Deuxièmement, avec le temps, plusieurs dirigeants de filiales vont devoir se retirer ou décèderont. Il s'agit des personnes en qui M. Buffett avait la plus grande confiance pour gérer ces sociétés. Or, peut-être que certains dirigeants avaient songé à sélectionner leur fils ou fille comme remplaçant, comme l'on voit souvent chez les entreprises indépendantes. Il est tout à fait naturel d'aspirer à voir ses enfants siéger à la tête de ce que l'on a bâti toute sa vie. On sait toutefois que bien des successions d'entreprises échouent. La descendance d'un fondateur ne constitue pas nécessairement le meilleur choix pour prendre la relève. Sous le regard de M. Buffett, il s'avère sûrement plus difficile de justifier ce genre de succession. Sans M. Buffett, si plusieurs dirigeants le font, la plupart d'entre eux pourraient souhaiter bénéficier du même privilège.
Le défi d'Howard Buffett
Le défi d'Howard Buffett
Le célèbre investisseur a prévu le coup, et a nommé son fils, Howard, qui veillera à préserver la culture de l'entreprise. Nous ne doutons point de ses compétences, et assurément, il sera très motivé à protéger l'oeuvre de son père. Il détiendra, entre autres, le pouvoir de congédier un dirigeant. Toutefois, comment certains des fondateurs des filiales percevront le fait qu'il s'agit du fils de M. Buffett, si on leur refuse le droit de nommer leur propre enfant à la tête de la société qu'ils ont créée?

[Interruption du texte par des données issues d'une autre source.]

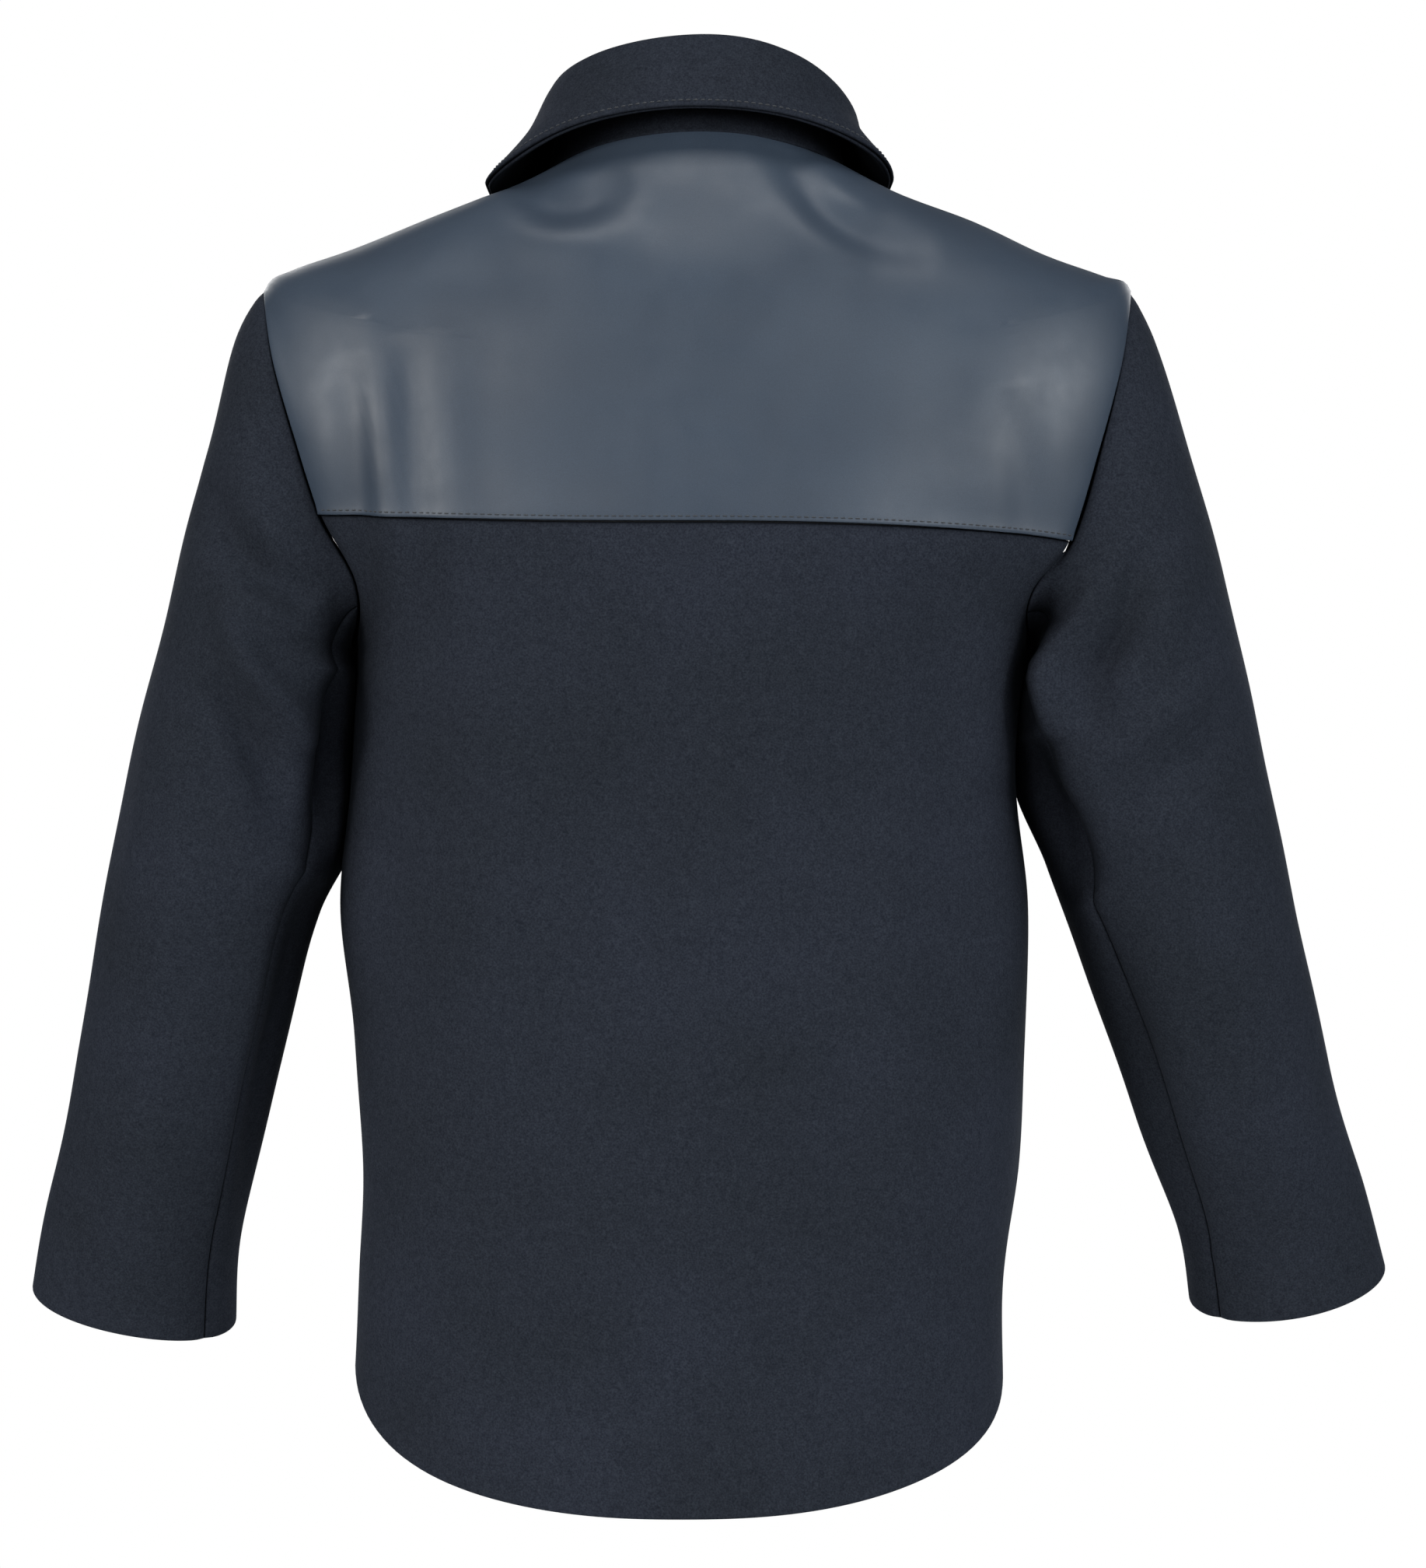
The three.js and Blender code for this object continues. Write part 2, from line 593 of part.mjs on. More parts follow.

Nous ne sommes pas en train de dire que le maintien de cette culture est voué à l'échec. Nous soulignons simplement la grande difficulté et la complexité que pose la sauvegarde d'une philosophie de pensée lorsque les hauts dirigeants changent. Un défi de taille attend Howard Buffett.
Pour ceux qui sont actionnaires de Berkshire Hathaway, ne vous inquiétez pas : M. Buffett va peut-être vivre encore 20 ans! En outre, la perte d'une culture ne se produit pas du jour au lendemain.